Web Content Accessibility Guidelines (WCAG) 2.0 were created as part of the Web Accessibility Initiative (WAI), a working group of World Wide Web Consortium(W3C) to ensure that web content is accessible to everyone.  Section 508 of Rehabilitation Act outlines many of these requirements.

Levels of Standards

The Web Content Accessibility Guidelines 2.0 are organized into three levels of standards:

  1. Level A – the most basic web accessibility features
  2. Level AA – deals with the biggest and most common barriers for disabled users
  3. Level AAA – the highest (and most complex) level of web accessibility

At Northwestern, we aim to meet many of the standards associated with AA-level accessibility.
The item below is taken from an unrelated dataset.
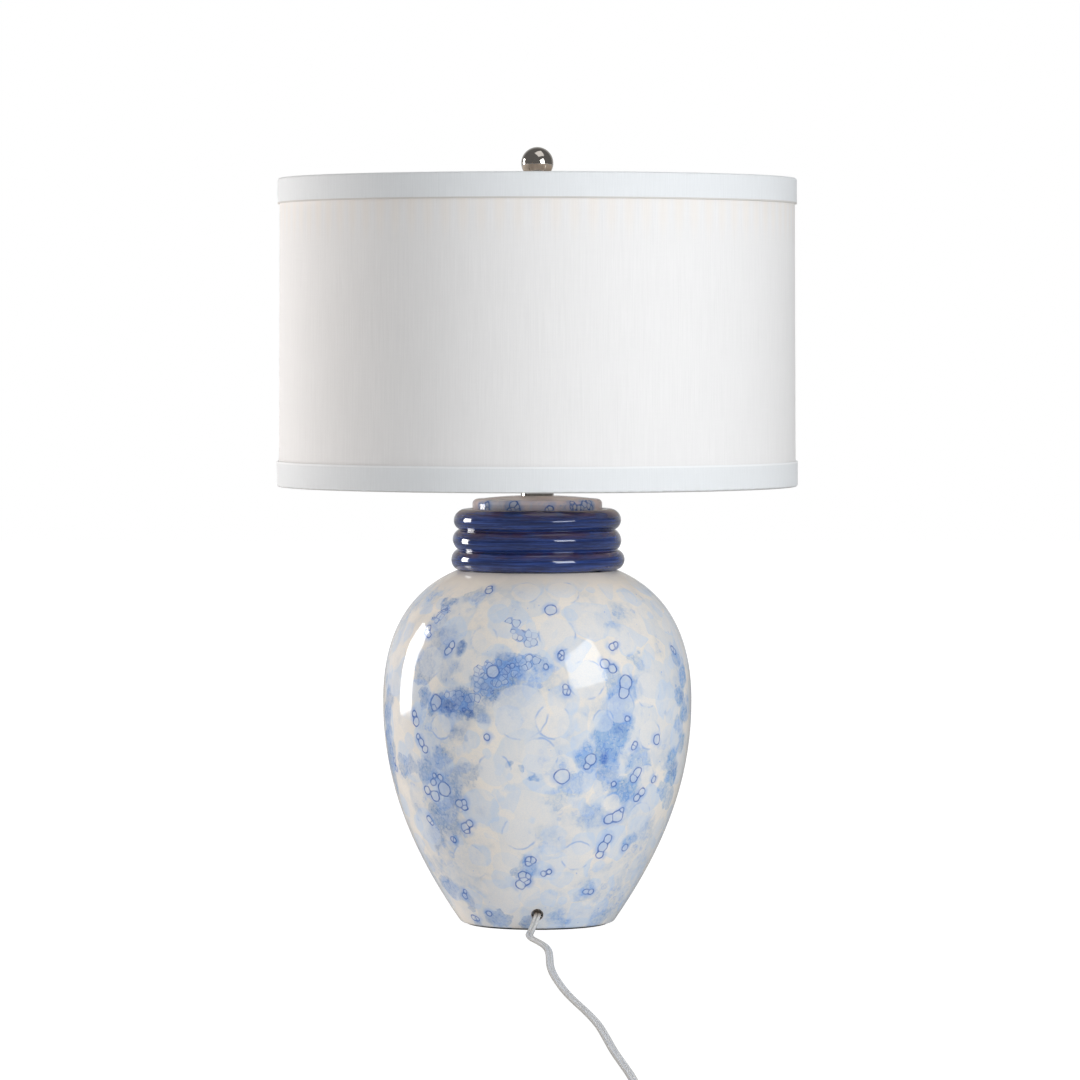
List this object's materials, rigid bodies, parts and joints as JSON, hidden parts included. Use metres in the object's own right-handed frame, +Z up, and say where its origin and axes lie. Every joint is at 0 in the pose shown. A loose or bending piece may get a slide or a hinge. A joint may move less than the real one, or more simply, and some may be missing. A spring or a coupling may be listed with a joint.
{
  "type": "table lamp",
  "caption": "Glazed ginger jar table lamp with stacked rings and a lid, a harp and a trimmed drum shade, a bulb in its socket, and a corded plug.",
  "frame": {"origin": "centre of the felt ring's underside, on the table", "axes": "+Z up along the lamp's axis; the cord leaves the foot towards -Y, the switch knob points to +Y, and the harp lies in the XZ plane"},
  "size_m": [0.4612, 1.4771, 0.6879],
  "materials": {
    "felt": "matte",
    "patterned_glaze": "gloss",
    "navy_glaze": "gloss",
    "zinc_steel": "satin",
    "nickel": "polished",
    "brass": "satin",
    "shade_fabric": "matte",
    "trim_fabric": "matte",
    "card": "matte",
    "black_phenolic": "satin",
    "aluminium": "satin",
    "bulb_glass": "satin",
    "clear_cord": "gloss",
    "tie_paper": "matte",
    "clear_plug": "gloss"
  },
  "bodies": {
    "lamp_base": {"base_felt": "felt", "jar_foot": "patterned_glaze", "jar_belly": "patterned_glaze", "jar_shoulder": "patterned_glaze", "jar_neck": "patterned_glaze", "ring_collar": "navy_glaze", "jar_lid": "patterned_glaze", "lamp_pipe": "zinc_steel", "bottom_plate": "zinc_steel", "lock_washer": "zinc_steel", "bottom_nut": "brass", "neck_tube": "nickel", "harp_saddle": "nickel", "socket_cap": "nickel", "cap_set_screw": "zinc_steel", "socket_shell": "nickel", "socket_liner": "card", "socket_insulator": "black_phenolic", "terminal_screws": "brass", "screw_shell": "aluminium", "centre_contact": "brass", "cord_inside": "clear_cord", "cord_run": "clear_cord", "cord_coil": "clear_cord", "cord_tie": "tie_paper", "plug_body": "clear_plug", "plug_blades": "brass"},
    "switch": {"switch_shaft": "brass", "switch_knob": "black_phenolic"},
    "bulb": {"bulb_contact": "zinc_steel", "bulb_cap": "aluminium", "bulb_glass": "bulb_glass"},
    "harp": {"harp_wire": "nickel"},
    "left_ferrule": {"ferrule_left": "nickel"},
    "right_ferrule": {"ferrule_right": "nickel"},
    "swivel": {"harp_stud": "nickel"},
    "shade": {"spider_hub": "nickel", "spider_arms": "nickel", "shade_top_ring": "zinc_steel", "shade_bottom_ring": "zinc_steel", "shade_panel": "shade_fabric", "shade_top_trim": "trim_fabric", "shade_bottom_trim": "trim_fabric"},
    "finial": {"finial_base": "nickel", "finial_ball": "nickel"}
  },
  "joints": [
    {"name": "switch_knob_turn", "type": "hinge", "parent": "lamp_base", "child": "switch", "pos_m": [0, 0.02, 0.4325], "axis": [0, 1, 0], "continuous": true},
    {"name": "bulb_unscrew", "type": "slide", "parent": "lamp_base", "child": "bulb", "axis": [0, 0, 1], "range_m": [0, 0.03]},
    {"name": "harp_lift", "type": "slide", "parent": "lamp_base", "child": "harp", "axis": [0, 0, 1], "range_m": [0, 0.03]},
    {"name": "ferrule_left_slide", "type": "slide", "parent": "harp", "child": "left_ferrule", "axis": [0, 0, 1], "range_m": [0, 0.013]},
    {"name": "ferrule_right_slide", "type": "slide", "parent": "harp", "child": "right_ferrule", "axis": [0, 0, 1], "range_m": [0, 0.013]},
    {"name": "shade_swivel", "type": "hinge", "parent": "harp", "child": "swivel", "pos_m": [0, 0, 0.6463], "axis": [0, 0, 1], "continuous": true},
    {"name": "shade_lift", "type": "slide", "parent": "swivel", "child": "shade", "axis": [0, 0, 1], "range_m": [0, 0.28]},
    {"name": "finial_unscrew", "type": "slide", "parent": "shade", "child": "finial", "axis": [0, 0, 1], "range_m": [0, 0.012]}
  ]
}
Although we strive to meet some AAA standards, not all Level-AAA guidelines are applicable to web content.

Accessibility Categories

WCAG 2.0 has many requirements that fall under four basic principles:

  • Perceivable - All information and user interface must be perceivable. Make sure that your audience can access, recognize and understand content through all assistive technology.
  • Operable - Some users are unable to use a mouse and rely on keyboard controls or other tools to navigate. In order to fully interact with a website, content needs to be operable no matter what accommodation tools users are employing.
  • Understandable - Understandable websites use clear, concise language and offer functionality that is easy to interpret. If a user navigates around your website, the connection between the functionality and the result should be obvious.
  • Robust - Robust websites work across operating systems, different browsers, and on tablet/mobile devices. Users should be able to choose their own technologies to access, read and interact with your site.